On March 6, 1971, the Saturday before his discharge, McIntire testified that he talked to other drivers at the Muncie terminal about the union. Specifically, he testified that he asked drivers Strong and Miller if they would sign a union card and how they felt about the union. Driver Walton testified that McIntire had merely inquired generally what he thought of the union, but did not press the matter when Walton replied that he did not know.

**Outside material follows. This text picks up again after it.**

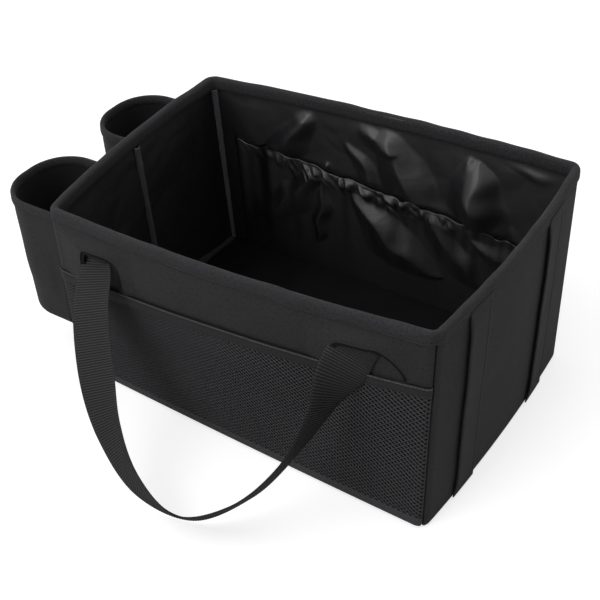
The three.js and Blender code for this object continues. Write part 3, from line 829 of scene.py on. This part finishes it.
def yoke_foot(p):
    """The lower edge of the upper panel, with its arches."""
    rise = 0
    for arch in ARCHES.values():
        left, right = [np.abs(p - arch["at"]) / abs(arch[end] - arch["at"]) for end in ("from", "to")]
        u = np.minimum(np.where(p < arch["at"], left, right), 1)
        power = np.where(p < arch["at"], *arch["power"])
        rise = np.maximum(rise, arch["rise"] * (1 - u**power) ** (1 / power))
    return net_top(p) + YOKE_LAP + rise


def yoke_depth(p, z):
    """How deep the outside of the upper panel lies: it swells out over each end of the strap."""
    swell = 0
    for arch in ARCHES.values():
        away = np.minimum(abs(girth(p) - girth(arch["middle"])) / ARCH_COVER, 1)
        swell = np.maximum(swell, arch["swell"] * np.cos(away * math.pi / 2) ** 1.2)
    settle = smooth(0, 16, rim_height(p) - RIM_LEG_OUT - z)
    return -SEAT - swell * settle - YOKE_THICK + outside_relief(p, z)


def under_arch(arch, count):
    """Places from end to end of an arch, closer together at its ends."""
    return mix(arch["from"], arch["to"], (1 - np.cos(np.linspace(0, math.pi, count))) / 2)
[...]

Respondent's witnesses uniformly denied knowledge of the conversations on March 6, 1971, or, indeed, of any current union activity by McIntire. Moreover, the Examiner did not specifically find that the company was aware of McIntire's conversations on March 6. Nevertheless, we are persuaded that the record as a whole-including the company's knowledge of McIntire's activities in connection with the November, 1969, organizing drive, its expressed attitude toward that drive, McIntire's pointed prounion comments at the meeting on February 18, 1971, the hostile reaction provoked by those comments, the likelihood that at a terminal with such a small complement of workers his activities in January, 1971 (and perhaps March as well), would be known to management presumably conscious of the fact that the year after the election had recently elapsed, and the unsatisfactory character of its asserted justifications for the discharge-supports the Examiner's inference that McIntire's union activities were a significant factor in the discharge decision. Cf. NLRB v. Ampex Corp. , 442 F.2d 82, 86 (7th Cir. 1971). When we balance the interference with § 7 rights against respondent's asserted business justifications, one of which (the claim that McIntire was a "chronic bitcher") seems somewhat contrived because it places undue emphasis on the lack of amenities that teamsters may rarely observe, and the other of which (the threat to complain to the police if respondent continued to require its drivers to haul overweight loads)*fn1, though quite clearly genuine, is offensive to public policy, we readily agree with the Board that the former outweighs the latter. See Textile Workers v. Darlington Co. , 380 U.S. 263, 268-269.